Having first heard of The Spinning Heart, from Sarah-Davis Goff as she was appearing on RTE radio 1’s Arena show. She spoke of The Spinning Heart with such love, and how the journey through the book was really touching. The co-publisher for this book is The Lilliput Press, Dublin with Sarah being a previous employer she spoke of Ryan’s second novel being “a hidden gem”.
This novel, has 21 characters, spanning 21 chapters, in the centre is 1 person the very first character. Ryan writes like no other, he writes of these people and this particular setting with words and dialogue that mirrors Ireland is in so many contexts.
In one sentence Ryan makes your heart crumble, in one sentence Ryan makes you laugh so loud, and with just that one sentence Ryan makes you cry.
Talking in the character’s voice of Bobby, he describes his friend Seanie and how his dad’s smile felt to Bobby as a kid, Ryan hits you with simple yet powerful sentences like; “he would warm you with it”, in another sentence Ryan is talking in reference to his wife; “you can say things to your wife that you never know you thought. It comes out of you when the person you’re talking to is like a part of yourself” – MAGICAL!
The book is what I would call a series of links that make up a chain of a community that has been torn and broken by the recession, in particular, the property boom. He gives you a sense that it could be a part of rural Ireland (with one reference to Portumna) that got a ‘facelift’ by the many new estates and massive houses that were built within the Celtic Tiger.
At the core of the book is Bobby, and surrounding him are the many people who each gave their account of what has happened to them within this community. There are many small references that you need to take note of as they will be used again further on in the book (the character Réaltín is referred to by the character Brian) you find out who is who and what they are really doing through this circle around Bobby.

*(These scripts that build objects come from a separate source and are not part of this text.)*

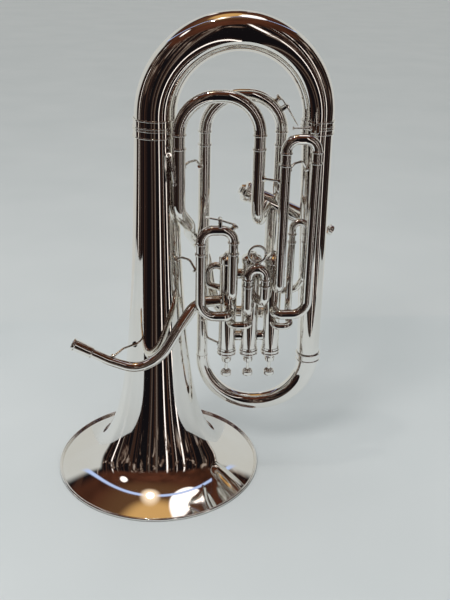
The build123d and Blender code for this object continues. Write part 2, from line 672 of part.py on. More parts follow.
# ---- braces --------------------------------------------------------------------------------
SMALL_XY, FIRST_LEFT, THIRD_LEFT = SMALL_LEG, (58.5, SLIDE_Y), (166.5, SLIDE_Y)
FOURTH_LEFT, FOURTH_RIGHT = (29.7, -28.0), (134.0, -28.0)
first_post = post(*FIRST_LEFT, 270, 357, VALVE.outer)
third_post = post(*THIRD_LEFT, 320, 479, VALVE.outer)
fourth_left_post = post(*FOURTH_LEFT, 430, 495, MAIN.outer)
fourth_right_post = post(*FOURTH_RIGHT, 430, 495, MAIN.outer)
small_post = post(*SMALL_XY, 180, 491, MAIN.outer)
with BuildPart() as branch_body:
    for k in range(5):
        spot = branch_top + (branch_foot - branch_top) * (k / 4)
        with BuildSketch(Plane(origin=spot, z_dir=branch_dir, x_dir=(0, 1, 0))):
            Circle(branch_radius(k / 4))
    loft()
branch_solid = branch_body.part


def arch(start, stop, rise, trims):
    """A brace that springs up from both tubes and is rounded over the top."""
    third = [(stop[k] - start[k]) * 0.3 for k in range(3)]
    high = max(start[2], stop[2]) + rise
    first = (start[0] + third[0], start[1] + third[1], high)
    last = (stop[0] - third[0], stop[1] - third[1], high)
    points = [start, first, last, stop]
    return rod(points, natural_bends(points, 9), BRACE_R, trims)


BRACE_R = 1.7
bell_arch = arch(beside((0, 0), bell_radius(340), FIRST_LEFT, 340),
                 beside(FIRST_LEFT, VALVE.outer, (20, -42), 334), 6, [bell_solid, first_post])
stay_route = [(16.5, -24.2, 486), (17.5, -31.5, 486), (21, -36.5, 468), (24, -34.2, 450)]
bell_stay = rod(stay_route, natural_bends(stay_route, 6), BRACE_R,
                [bell_solid, fourth_left_post], 3.4)
receiver_stay = rod([beside((0, 0), bell_radius(214), (-70, -60), 214), (-48, -50, 219),
                     (-62, -60.5, 212)], [8], BRACE_R,
                    [bell_solid, bent_tube(LEADPIPE[:3], [26], 7.2, 0).part])
group("bell_braces", [bell_arch, bell_stay, receiver_stay])

cross_brace = arch(beside(FOURTH_LEFT, MAIN.outer, SMALL_XY, 470),
                   beside(SMALL_XY, MAIN.outer, FOURTH_LEFT, 464), 4,
                   [fourth_left_post, small_post])
straight_brace = rod([beside(FOURTH_RIGHT, MAIN.outer, THIRD_LEFT, 457),
                      beside(THIRD_LEFT, VALVE.outer, FOURTH_RIGHT, 457)], [], BRACE_R,
                     [fourth_right_post, third_post])
branch_brace = arch(beside(THIRD_LEFT, VALVE.outer, (198, -16), 472),
                    beside((214.8, 0), 20.0, (182, -30), 466), 6, [third_post, branch_solid])
side_valve_x = 206.5
side_valve_z = on_side_valve(side_valve_x).Z
side_valve_brace = rod([(side_valve_x, 14.0, side_valve_z),
                        (side_valve_x, 39.0 - CASING_RS[3], side_valve_z)], [], 2.4,
                       [branch_solid, COLUMNS[3]])
low_brace = rod([beside(SMALL_XY, MAIN.outer, (70, -12), 236), (71, -10, 214),
                 beside(VALVE_XY[0], CASING_RS[0], (71, -10), 208)], [7], BRACE_R,
                [small_post, COLUMNS[0]])
group("tube_braces", [cross_brace, straight_brace, branch_brace, side_valve_brace, low_brace])

# ---- lyre socket and its thumb screw -----------------------------------------------------
LYRE_X, LYRE_Y, LYRE_Z = 205.0, -29.5, 523.0
LYRE_WIDE, LYRE_DEEP, LYRE_HIGH, LYRE_HOLE = 10.0, 9.0, 13.0, 5.2
FIN_BASE, FIN_TIP, FIN_HIGH, FIN_THICK = 6.0, 1.6, 14.5, 1.7
SCREW_R, SCREW_ROD_R, SCREW_REACH = 1.85, 1.2, 27.0
lyre_top = LYRE_Z + LYRE_HIGH / 2
with BuildPart() as lyre_socket:
    with BuildSketch(Plane.XY.offset(LYRE_Z - LYRE_HIGH / 2)):
        with Locations((LYRE_X, LYRE_Y)):
            RectangleRounded(LYRE_WIDE, LYRE_DEEP, 1.6)
            Rectangle(LYRE_HOLE, LYRE_HOLE, mode=Mode.SUBTRACT)
    extrude(amount=LYRE_HIGH)
    with BuildSketch(Plane.XY.offset(LYRE_Z - 5)):
        with Locations((LYRE_X + 2.2, LYRE_Y + 6.6)):
            Rectangle(5, 5.6)
    extrude(amount=10)
    fin_plane = Plane(origin=(LYRE_X, LYRE_Y - LYRE_DEEP / 2, lyre_top), z_dir=(0, 1, 0),
                      x_dir=(1, 0, 0))
    with BuildSketch(fin_plane):
        with BuildLine():
            Polyline((-FIN_BASE / 2, 2.0), (-FIN_BASE / 2, 0), (-0.8, -FIN_HIGH),
                     (FIN_TIP - 0.8, -FIN_HIGH), (FIN_BASE / 2, 0), (FIN_BASE / 2, 2.0),
                     close=True)
        make_face()
    extrude(amount=FIN_THICK)
    with BuildSketch(Plane(origin=(LYRE_X - LYRE_WIDE / 2 - 1, LYRE_Y, LYRE_Z), z_dir=(-1, 0, 0))):
        Circle(SCREW_R + 0.07)
    extrude(amount=-4, mode=Mode.SUBTRACT)
    add(post(BIG_BOW_X, 0, 500, 560, 23.1), mode=Mode.SUBTRACT)
keep("lyre_socket", lyre_socket)

screw_plane = Plane(origin=(LYRE_X - LYRE_HOLE / 2 - 0.1, LYRE_Y, LYRE_Z), z_dir=(-1, 0, 0),
                    x_dir=(0, 1, 0))
with BuildPart() as lyre_thumb_screw:
    add(turned(screw_plane, [
        (0, 0), (SCREW_R, 0), (SCREW_R, 3.4), (3.1, 3.8), (3.1, 5.4), (SCREW_ROD_R, 7.2),
        (SCREW_ROD_R, SCREW_REACH - 2.4), (2.4, SCREW_REACH - 1.8), (2.4, SCREW_REACH - 0.4),
        (0, SCREW_REACH)]).part)
    with BuildSketch(Plane(origin=(screw_plane.origin.X - SCREW_REACH + 1.1, LYRE_Y, LYRE_Z),
                           z_dir=(1, 0, 0), x_dir=(0, 1, 0))):
        SlotOverall(9.0, 2.6)
    extrude(amount=0.8, both=True)
keep("lyre_thumb_screw", lyre_thumb_screw)
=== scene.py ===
import json
import math

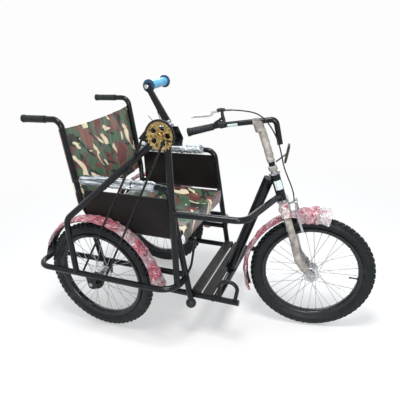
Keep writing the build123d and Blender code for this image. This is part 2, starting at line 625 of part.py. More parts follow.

It touches on the harsh and tough welcomes Ireland gave to many eastern Europeans that moved to Ireland in the boom and how their journey led them to this so-called Promised Land. Ryan also shows the brutal goodbye Ireland gave to the many Irish that left this country in search of ‘a better life’ even though Ireland at this time was the best life possible, mountains of money and they go looking for more, the cheek!
Today in how this big balloon has burst and with it has sent many an Irish person flying to another ‘better place’ yet again looking for what is rightly theirs; a good life, they just don’t have the choice of where this life should be. Ryan shows though the eyes of Vasya how people belong to their native country and how Vasya address this community he is within; “these people are fixed, rooted, bound to a certain place”.
The story of this community widens out as you move through the book. The circle expands to people who are, in some way a weak link to Bobby. They take on a voice that is in a way a secret, a silent piece of gossip added in for your benefit to make you, the reader part of that community. Through the book, you as the reader react to it which keeps you reading and wondering what character you will meet next like you are going to the local shop.
I loved the way Ryan plays with the Irishness of a culchie and city person. And it is true how we view each other and make it that a city person is somewhat more developed than a country person, and how city people are just ignorant.
The story of The Spinning Heart, is pure love, loss, anger, guilt, pain, hurt, stupidity. How we as humans can spin our loved ones heart in so many ways. It gives voice to the mind of the old Irish way and one that as a reader I can truly relate to and understand.
The book is the mind of many Irish and how that mind is changing. The old Irishness of the 1950’s and how our parents were brought up. How they passed on their views to the next generation will not be passed on to the next generation. That spell can be broken and the heart will spin with an ease and comfort. In many ways, there will be an element of this Irish quietness that will stay with the Irish people the quietness that Ryan leaves in The Spinning Heart as you close the book.